The interprofessional week involves 600 students from 7 different fields (Nursing, Midwifery, Physiotherapy, Medical Radiology, Nutrition & Dietetics, Medicine and Pharmacy). They are divided into 74 mixed teams of 7-8 students, each including at least one student in pharmacy, one in nursing and one in medicine. The rest of the group is randomly selected.
The pursuit game is scheduled for one day, beginning at 9:00 a.m. with the announcement of the main enigma: Ava Grey, a pregnant victim of a work-related accident, has disappeared from the intensive care unit where she was hospitalized in critical condition. Clues suggest that she has been visiting various care facilities around the city. Students are charged with finding her and discovering how and why she disappeared before the game ends at 4 p.m.
Throughout the day, students must solve missions that simulate or evoke the authentic activities of professional teams in different locations. Successful completion of these missions will provide the clues needed to solve the main puzzle of the game.
From the CMU esplanade, the 74 groups will depart in stages. The students will visit 9 locations in the care and training network. An electronic map of Geneva with the places to be visited is provided to the students, as well as QR codes giving access to the instructions, rules of the game, missions and roles to be held in the team. In each of these places, one or more missions involve several professions in their interprofessional work, with a particular focus on one of them, depending on the identity of the place in question. The different places to be covered are the following: Youth Health Service (SSEJ; Nutrition & Dietetics), Roseraie Birth Center (Midwifery), HUG Primary Care Medicine Service (Medicine), Haute Ecole de Santé (Medical Radiology Technique), Imad (Nursing), Pharma 24 (Pharmacy), Hôpital des Trois-Chênes (HUG; Physiotherapy / Medicine and Nursing), the Interprofessional Simulation Center (CiS; All fields, interprofessional) and the HUG Innovation Center (All fields, interprofessional).
Students can go to any location at any time and are encouraged to split into two sub-groups to be able to cover all the locations more quickly and exchange the information gathered.

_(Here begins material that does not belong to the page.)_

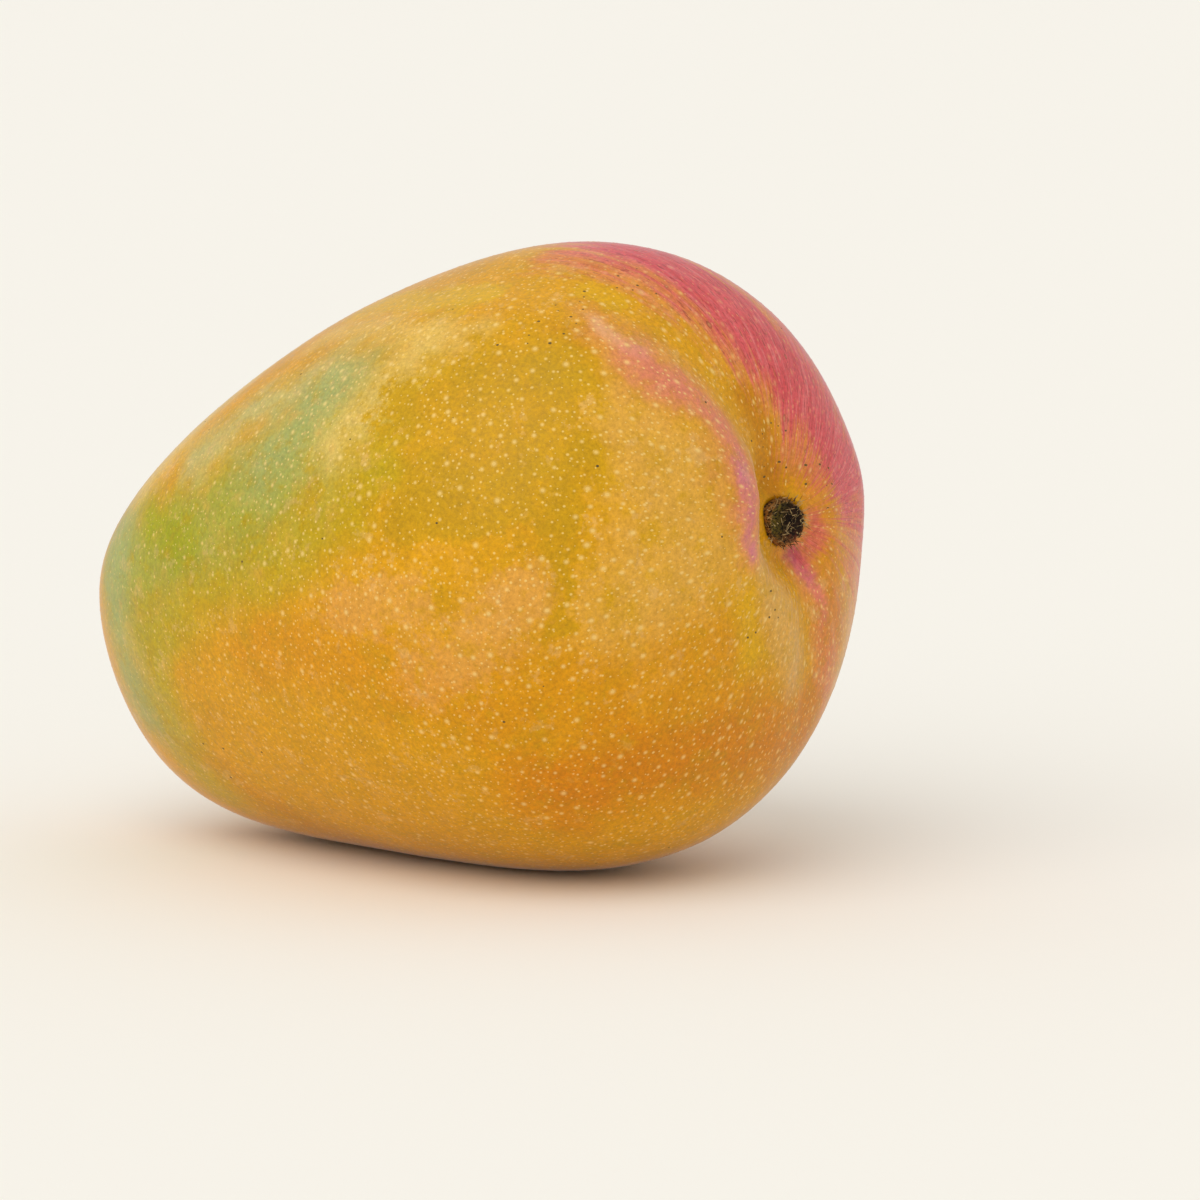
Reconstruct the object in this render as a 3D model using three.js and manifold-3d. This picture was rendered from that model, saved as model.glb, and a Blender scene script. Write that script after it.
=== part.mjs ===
// A ripe mango lying on its side: the whole fruit and the woody stub left of its stalk.
// Millimetres, +Z up. The fruit's long axis runs along X with the stalk end at +X, one broad
// cheek looks along -Y, and the origin is under the middle of the fruit, on the surface it lies on.
import * as THREE from "three";
import { mergeVertices } from "three/addons/utils/BufferGeometryUtils.js";
import Module from "manifold-3d";

const wasm = await Module();
wasm.setup();

// Size of the fruit before its relief: tip to stalk end, belly to back, cheek to cheek
const LENGTH = 129.6;
const HEIGHT = 95.9;
const THICKNESS = 91.4;
const AXIS_TILT = THREE.MathUtils.degToRad(5.1); // the heavy stalk end lifts the long axis a little

// How the section grows and shrinks along the axis, as shares of an ellipsoid's radius
const SHOULDER = 0.286; // the stalk half is fuller than the tip half
const BOTH_ENDS = 0.25; // both ends are blunter than an ellipsoid's

// Back against belly: shares by which the back stands out further than the belly
const BACK_MIDDLE = -0.05;
const BACK_SHOULDER = 0.165;
const BACK_ENDS = -0.19;

// Bends of the whole fruit, in mm
const MIDDLE_RISE = 1.6; // the middle bows up
const STALK_RISE = 5.6; // the stalk pole sits high and the tip low
const STALK_BACK = 3.7; // and the stalk pole sits towards the back cheek

// Relief round the stalk, in mm, measured on the stalk end: v is up and w is towards the back
const BASIN = { depth: 3.8, radius: 10, slope: 0.35 }; // its floor dips towards the front cheek
const GROOVE = { depth: 5.2, angle: -26, offset: 2, front: 7, back: 11, reach: 40, start: -2, fade: 16 };
const LIP = { height: 1.2, offset: -12.5, width: 6.5, reach: 36, start: -2, fade: 12 };
const CREASE = { depth: 2.6, angle: 168, offset: 0, front: 5, back: 5, reach: 22, start: -2, fade: 10 };
const KNOLL = { height: 1, radius: 9, v: 5, w: 28 }; // the back shoulder's blunt corner
const RELIEF_FROM = -0.2; // cosine of the polar angle where the relief starts
const RELIEF_SPAN = 0.5; // and the span over which it comes in

// The small flat that the fruit rests on
const REST_CUT = 0.6;

// Stalk stub: a short woody plug, and the socket that it sits in
const STUB_RADIUS = 4.1;
const STUB_DEPTH = 2.6;
const STUB_HEIGHT = 1.3;
const STUB_SIDES = 28;
const STUB_RAGGED = 0.05; // share of the radius lost between the splinters of the rim
const SOCKET_GAP = 0.3;
const SEAT_ANGLE = 0.065; // polar angle of the scar's rim

// Mesh of the skin: segments round the axis and rings along it, crowded towards the stalk
const SEGMENTS = 72;
const RINGS = 56;
const RING_CROWDING = 1.35;

function smooth(x) {
  const t = THREE.MathUtils.clamp(x, 0, 1);
  return t * t * (3 - 2 * t);
}

function bell(x) {
  return Math.exp(-x * x);
}

// Where a point of the stalk end lies beside a line that leaves the pole: along it and across it
function besideLine(v, w, angle, offset) {
  const turn = THREE.MathUtils.degToRad(angle);
  return {
    along: v * Math.cos(turn) + w * Math.sin(turn),
    across: w * Math.cos(turn) - v * Math.sin(turn) - offset,
  };
}

// A furrow that starts near the pole and dies out along its line
function furrow(v, w, shape) {
  const { along, across } = besideLine(v, w, shape.angle, shape.offset);
  const width = across < 0 ? shape.front : shape.back;
  const rise = smooth((along - shape.start) / shape.fade);
  return -shape.depth * bell(across / width) * rise * bell(Math.max(along, 0) / shape.reach);
}

// The swollen lip of the front cheek, beside the groove
function lip(v, w) {
  const { along, across } = besideLine(v, w, GROOVE.angle, GROOVE.offset);
  const rise = smooth((along - LIP.start) / LIP.fade);
  return LIP.height * bell((across - LIP.offset) / LIP.width) * rise * bell(Math.max(along, 0) / LIP.reach);
}

// The flat-floored hollow that the stalk stands in
function basin(v, w) {
  return -(BASIN.depth - BASIN.slope * w) * bell((v * v + w * w) / BASIN.radius ** 2);
}

function knoll(v, w) {
  return KNOLL.height * bell(Math.hypot(v - KNOLL.v, w - KNOLL.w) / KNOLL.radius);
}

// How far the skin stands out from the plain form, along the line from the middle of the fruit
function relief(v, w, cosine) {
  const sum = basin(v, w) + furrow(v, w, GROOVE) + furrow(v, w, CREASE) + lip(v, w) + knoll(v, w);
  return sum * smooth((cosine - RELIEF_FROM) / RELIEF_SPAN);
}

// One point of the skin: theta is the polar angle from the stalk, phi turns from up to the back
function skinPoint(theta, phi) {
  const c = Math.cos(theta);
  const s = Math.sin(theta);
  const up = Math.cos(phi);
  const back = Math.sin(phi);
  const girth = s * (1 + SHOULDER * c + BOTH_ENDS * c * c);
  const lean = 1 + (BACK_MIDDLE + BACK_SHOULDER * c + BACK_ENDS * c * c) * up;
  const v = (HEIGHT / 2) * girth * up * lean;
  const w = (THICKNESS / 2) * girth * back;
  const out = relief(v, w, c);
  const point = new THREE.Vector3(
    (LENGTH / 2 + out) * c,
    w + out * s * back + STALK_BACK * c ** 3,
    v + out * s * up + MIDDLE_RISE * s * s + STALK_RISE * c ** 3,
  );
  return point.applyAxisAngle(new THREE.Vector3(0, 1, 0), -AXIS_TILT);
}

// The skin as a sphere whose every vertex is moved to its place on the fruit
function skinGeometry() {
  const geometry = new THREE.SphereGeometry(1, SEGMENTS, RINGS);
  const position = geometry.getAttribute("position");
  const vertex = new THREE.Vector3();
  for (let i = 0; i < position.count; i++) {
    vertex.fromBufferAttribute(position, i);
    const ring = Math.acos(THREE.MathUtils.clamp(vertex.y, -1, 1)) / Math.PI;
    const theta = Math.PI * ring ** RING_CROWDING;
    const phi = Math.atan2(-vertex.x, vertex.z);
    position.setXYZ(i, ...skinPoint(theta, phi).toArray());
  }
  return geometry;
}

// The place of the stalk on the skin: the middle of the scar, and a turn that takes +Y outwards
function stalkSeat() {
  const rim = [0, 0.5, 1, 1.5].map((turn) => skinPoint(SEAT_ANGLE, turn * Math.PI));
  const middle = new THREE.Vector3();
  rim.forEach((point) => middle.addScaledVector(point, 1 / rim.length));
  const up = rim[0].clone().sub(rim[2]);
  const back = rim[1].clone().sub(rim[3]);
  const outward = back.cross(up).normalize();
  const turn = new THREE.Quaternion().setFromUnitVectors(new THREE.Vector3(0, 1, 0), outward);
  return { middle, turn };
}

function toSolid(geometry) {
  const bare = geometry.clone();
  bare.deleteAttribute("normal");
  bare.deleteAttribute("uv");
  const welded = mergeVertices(bare, 1e-4);
  return new wasm.Manifold(new wasm.Mesh({
    numProp: 3,
    vertProperties: new Float32Array(welded.getAttribute("position").array),
    triVerts: new Uint32Array(welded.getIndex().array),
  }));
}

function toGeometry(solid) {
  const mesh = solid.getMesh();
  const geometry = new THREE.BufferGeometry();
  geometry.setAttribute("position", new THREE.BufferAttribute(mesh.vertProperties, 3));
  geometry.setIndex(new THREE.BufferAttribute(mesh.triVerts, 1));
  geometry.computeVertexNormals();
  return geometry;
}

// A slab below the fruit whose top face trims the lowest point to a flat
function restSlab(lowest) {
  const slab = new THREE.BoxGeometry(LENGTH, LENGTH, HEIGHT);
  slab.translate(0, 0, lowest + REST_CUT - HEIGHT / 2);
  return slab;
}

function socketPlug(seat) {
  const radius = STUB_RADIUS + SOCKET_GAP;
  const bottom = -STUB_DEPTH - SOCKET_GAP;
  const top = BASIN.radius;
  const plug = new THREE.CylinderGeometry(radius, radius, top - bottom, STUB_SIDES);
  plug.translate(0, (top + bottom) / 2, 0);
  plug.applyQuaternion(seat.turn);
  plug.translate(...seat.middle.toArray());
  return plug;
}

function makeFruit(seat) {
  const skin = skinGeometry();
  skin.computeBoundingBox();
  const solid = toSolid(skin)
    .subtract(toSolid(restSlab(skin.boundingBox.min.z)))
    .subtract(toSolid(socketPlug(seat)));
  const fruit = new THREE.Mesh(toGeometry(solid), skinMaterial());
  fruit.name = "fruit";
  return fruit;
}

// A turned plug with a dished, splintered top
function makeStub(seat) {
  const profile = [
    [0, -STUB_DEPTH],
    [STUB_RADIUS * 0.85, -STUB_DEPTH],
    [STUB_RADIUS, -STUB_DEPTH * 0.6],
    [STUB_RADIUS, STUB_HEIGHT * 0.45],
    [STUB_RADIUS * 0.93, STUB_HEIGHT],
    [STUB_RADIUS * 0.78, STUB_HEIGHT * 0.85],
    [STUB_RADIUS * 0.4, STUB_HEIGHT * 0.5],
    [0, STUB_HEIGHT * 0.6],
  ].map(([radius, height]) => new THREE.Vector2(radius, height));
  const plug = new THREE.LatheGeometry(profile, STUB_SIDES);
  const position = plug.getAttribute("position");
  for (let i = 0; i < position.count; i++) {
    const x = position.getX(i);
    const z = position.getZ(i);
    const angle = Math.atan2(x, z);
    const notch = 0.5 + 0.25 * Math.sin(5 * angle + 1) + 0.25 * Math.cos(9 * angle);
    const keep = 1 - STUB_RAGGED * notch;
    position.setX(i, x * keep);
    position.setZ(i, z * keep);
  }
  const stub = new THREE.Mesh(toGeometry(toSolid(plug)), stubMaterial());
  stub.name = "stem_stub";
  stub.position.copy(seat.middle);
  stub.quaternion.copy(seat.turn);
  return stub;
}

function skinMaterial() {
  return new THREE.MeshStandardMaterial({ color: 0xdba63c, roughness: 0.42, metalness: 0 });
}

function stubMaterial() {
  return new THREE.MeshStandardMaterial({ color: 0x3b2a1c, roughness: 0.85, metalness: 0 });
}

// Sets the fruit on the surface, with its middle above the origin
function standOnOrigin(group) {
  const box = new THREE.Box3().setFromObject(group, true);
  const middle = box.getCenter(new THREE.Vector3());
  group.position.set(-middle.x, -middle.y, -box.min.z);
  return group;
}

const seat = stalkSeat();
const mango = new THREE.Group();
mango.add(makeFruit(seat), makeStub(seat));

export default standOnOrigin(mango);
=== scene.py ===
import bpy
import math
import numpy as np
from functools import partial
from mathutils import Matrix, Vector, noise
from mathutils.bvhtree import BVHTree


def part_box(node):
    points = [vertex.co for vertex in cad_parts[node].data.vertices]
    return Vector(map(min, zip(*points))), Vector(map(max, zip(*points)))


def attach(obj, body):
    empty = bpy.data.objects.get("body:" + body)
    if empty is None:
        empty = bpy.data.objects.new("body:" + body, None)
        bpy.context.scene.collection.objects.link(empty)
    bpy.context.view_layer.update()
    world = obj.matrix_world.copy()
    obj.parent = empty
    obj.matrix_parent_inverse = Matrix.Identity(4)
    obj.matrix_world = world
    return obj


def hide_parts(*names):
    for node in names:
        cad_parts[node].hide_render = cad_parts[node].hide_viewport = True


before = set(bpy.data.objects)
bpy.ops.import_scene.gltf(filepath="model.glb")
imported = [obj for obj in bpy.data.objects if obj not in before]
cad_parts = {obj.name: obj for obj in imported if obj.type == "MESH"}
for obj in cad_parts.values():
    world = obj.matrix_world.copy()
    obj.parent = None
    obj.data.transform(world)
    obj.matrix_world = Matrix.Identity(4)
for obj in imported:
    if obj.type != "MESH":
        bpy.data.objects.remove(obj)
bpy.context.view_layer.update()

mm = 0.001  # the scene is in metres, the trees below work in millimetres


# sRGB hex to the linear colour that the nodes want
def linearColour(hexColour):
    parts = [int(hexColour[i:i + 2], 16) / 255 for i in (1, 3, 5)]
    return (*[p / 12.92 if p <= 0.04045 else ((p + 0.055) / 1.055) ** 2.4 for p in parts], 1.0)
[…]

A supervisor is present at each location. For the creation of the missions, experts and trainers from the different fields were involved. Here are some examples of the missions carried out: recognizing the different machines used for radiodiagnosis; calculating the term of a pregnancy by using the obstetrical wheel and discovering the specific equipment of the midwife; calculating the sugar content of different foods by using a professional site; consult a medical file and deduce the role of the different professionals involved in medical follow-up (in this case, gestational diabetes); handle an elevator for people with reduced mobility; take measurements with a goniometer; consult the primary care physician's file and deduce the role of the pharmacist. In general, each assignment drew on the complementary skills of the different health care fields and mobilized their ability to work as a team and collaborate to solve the assignments and the puzzle.
No special report is expected from the students following this activity. A debriefing of the story and the solution to the puzzle is given to all 600 students in a plenary session.